Various Artists: The Rough Guide to Psychedelic Cambodia

The first high profile compilation to spotlight the blending that occurred in the 1960s and 1970s when traditional Cambodian music began to be filtered through the lens of garage rock, surf rock, and psychedelia.
Various Artists
The Rough Guide to Psychedelic Cambodia
World Music Network
2014-05-27

When Pol Pot’s brutal Khmer Rouge regime took power in 1975 Cambodia, they attempted to return the country to an agrarian age, and began systematically killing every artist, professional, and intellectual in the country. In five short years, over two million citizens were killed. In addition, they attempted to destroy all music recordings. Yet, some people managed to hide what records they had, while other recordings survived in expatriate communities around the world.

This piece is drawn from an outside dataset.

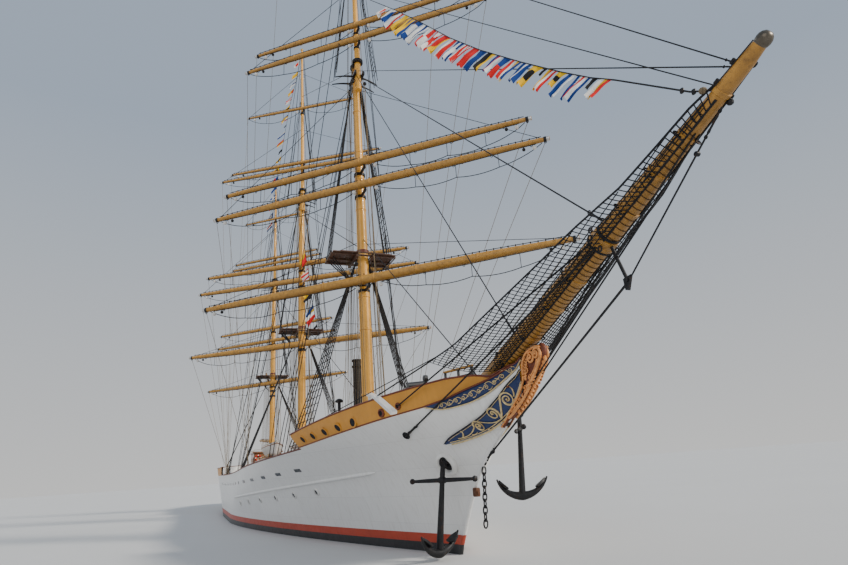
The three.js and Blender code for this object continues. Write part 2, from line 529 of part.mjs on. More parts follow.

The Rough Guide to Psychedelic Cambodia is the first high profile compilation to spotlight the blending that occurred in the 1960s and 1970s when traditional Cambodian music began to be filtered through the lens of garage rock, surf rock, and psychedelia. In addition, this release spotlights a handful of contemporary bands carrying on this fusion.

It’s a diverse assemblage, with Cambodian-language covers of Shocking Blue’s “Venus” (“Komlos Sey Chaom”) and an acid guitar-laced “House of the Rising Sun” (“Thgnai Kor Chrer”) rubbing shoulders with originals like Yos Olarang’s “Cyclo”. Olarang’s song comes on like a late ‘70s New York City art-rock band landing in a swinging ‘60s party in Phnom Penh. Elsewhere, selections by Pan Ron highlight a slightly warped mid-‘60s Euro soft rock style, her high, crystalline voice not unlike the young Kate Bush.

One slight issue I have with the collection is that the artist choice seems a little unbalanced. For example, Sin Sissamouth is considered one of the most prolific and important representatives of the genre, but perplexingly he’s only allocated one song. Conversely, Ros Seresyothea — albeit one of Cambodia’s most beloved singers — is allocated six of the 15 tracks. On the other hand, she’s a good choice to dominate the proceedings, as in some ways she was most artistically successful of her compatriots in incorporating western rock influences. Tragically, as with the majority of the other performers from this golden age, she was “disappeared” by the Khmer Rouge and never heard from again.

If Seresyothea is the star of the older works included, The Rough Guide to Psychedelic Cambodia focuses on Cambodian Space Project for the contemporary scene. Their epic nine-minute “Whiskey Cambodia” has an eeriness recalling the Doors’ “The End”, though it’s actually a happy song written to celebrate the visit of foreigners to a remote Cambodian village. Space Project is given the whole of a bonus disc as well — Out of the Black and Into the Stratosphere — a sampler which includes two collaborations with Kong Nay, one of the few surviving musicians of the Khmer Rouge era, plus a small dose of rap and electronica.

Cross-pollination of musical genres always results in something interesting and new. What comes through most in this particular mix of cultures is how much fun the musicians seem to be having. There’s a marked spirit of adventure and discovery throughout, from the tracks going back over 40 years to the present day revival of the sound.